Kaplan ve Norton tarafından 1992 yılında geliştirilen dengeli başarı göstergesi, finansal olmayan performans ölçütlerinin performans yönetim sisteminde sayısal bir şekilde ifade edilmesine yardımcı olmaktadır. Denge Başarı Göstergesi finansal boyut, içsel süreçler boyutu, müşteri boyutu, öğrenme ve gelişme boyutundan oluşmaktadır Denge başarı göstergesi, işletme stratejisini eyleme dönüştürmek için tasarlandığından dolayı, dengeli başarı göstergesinin tüm boyutlarının işletmenin vizyonu ve stratejisi ile ilişkisi kurulmuştur.

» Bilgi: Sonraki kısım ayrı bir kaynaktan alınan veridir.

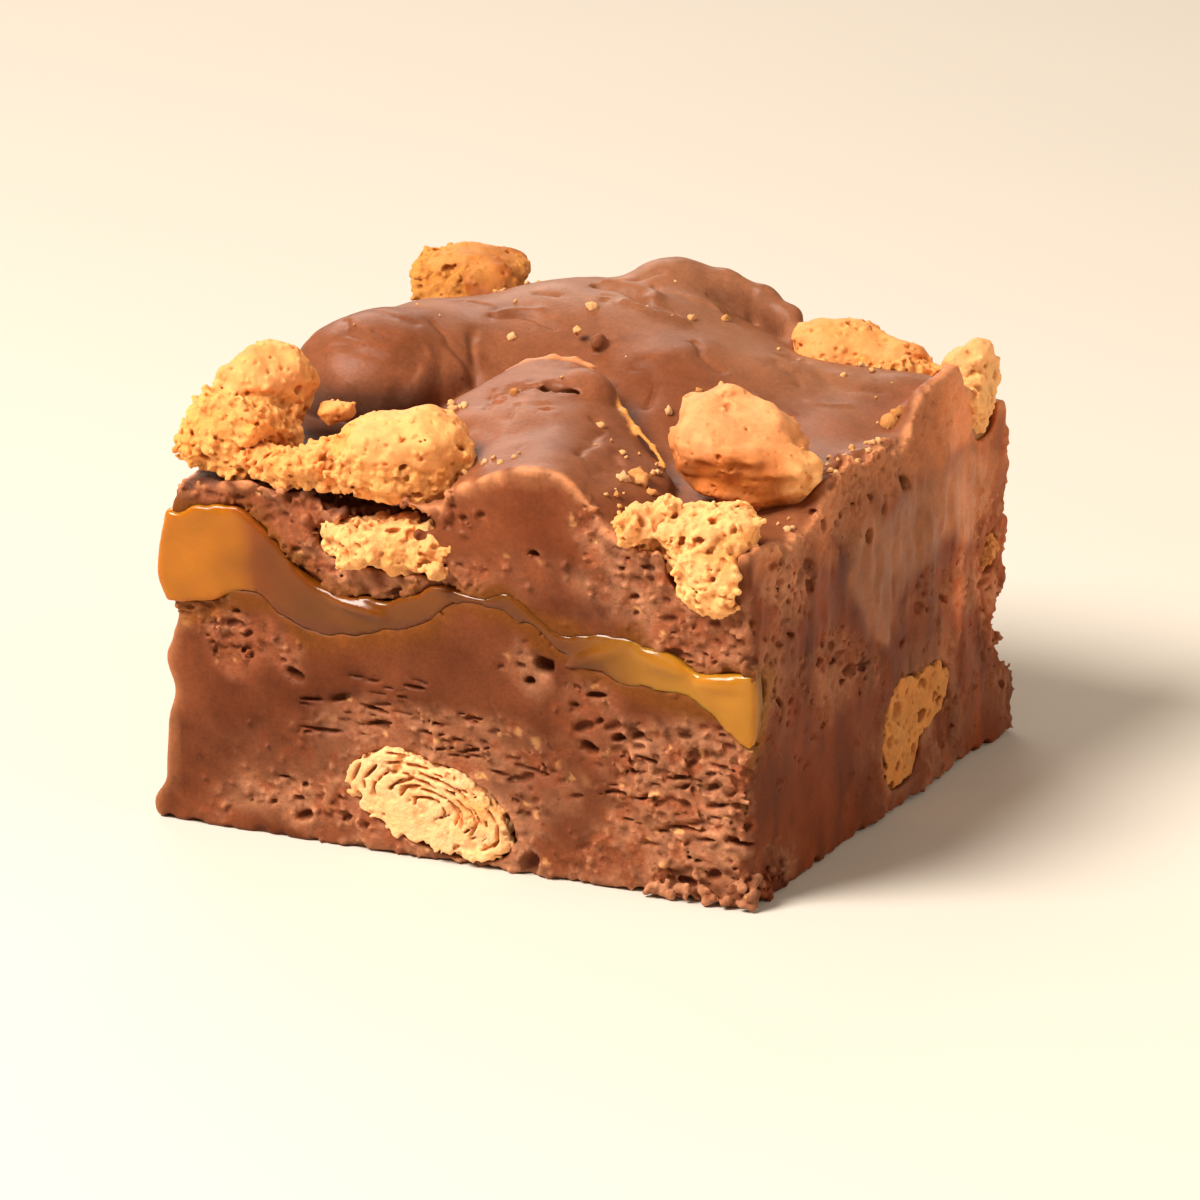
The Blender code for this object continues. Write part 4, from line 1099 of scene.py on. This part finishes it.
def finish_fudge(name, f, g, node, fields, crumb, top=None, edges=()):
    cavity = cavity_of(f, g.h)
    obj, own = mesh_of(name, f, g, 0.03)
    fy, rx, lx, by = fields
    to_front = own[:, 1] - sample2(fy[:, 0, :], g, (0, 2), own)
    to_right = sample2(rx[0], g, (1, 2), own) - own[:, 0]
    to_left = own[:, 0] - sample2(lx[0], g, (1, 2), own)
    to_back = sample2(by[:, 0, :], g, (0, 2), own) - own[:, 1]
    depth = np.minimum(np.minimum(to_front, to_right), np.minimum(to_left, to_back))
    crumb_at, pit = sample(crumb, g, own), sample(cavity, g, own)
    low, high = caramel_low(own[:, 0], own[:, 1]), caramel_top(own[:, 0], own[:, 1])
    gap = np.maximum(low - own[:, 2], own[:, 2] - high)  # distance up or down from the caramel
    broad = points_noise(own, 4.2, 311)
    mid = points_noise(own, 1.5, 312)
    fine = points_noise(own, 0.42, 313)
    colour = mixed(SMOOTH, DEEP, np.clip(0.35 + 0.35 * broad, 0, 1))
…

Dengeli başarı göstergesinin boyutları:

  • Finansal boyut, işletmenin finansal kriterlerinin neler olduğu ve bunların gelişim durumlarının hangi aşamalarda olduğunu içerir.
  • Müşteri boyutu genel anlamda hedef pazarın koşullarına göre uzun dönemde karı en yükseğe çıkarmayı hedeflemektedir. Bu durum ise müşteri memnuniyetini ölçerek sağlanmaktadır.
  • İçsel süreçler boyutu işletmenin hem uzun hem de kısa dönemdeki kaynakları kullanımı ve verimlilikleri ile ilgilidir.
  • Öğrenme ve gelişme boyutunda yer alan göstergeler ise diğer boyutlarda belirlenmiş hedeflere ulaşmayı gerçekleştirecek alt yapıyı sağlamaktır. Öğrenme ve gelişme boyutu kısaca uzun vadede işletmenin büyümesi için ölçmesi gerekli olan tüm ölçütler olarak özetlenebilir.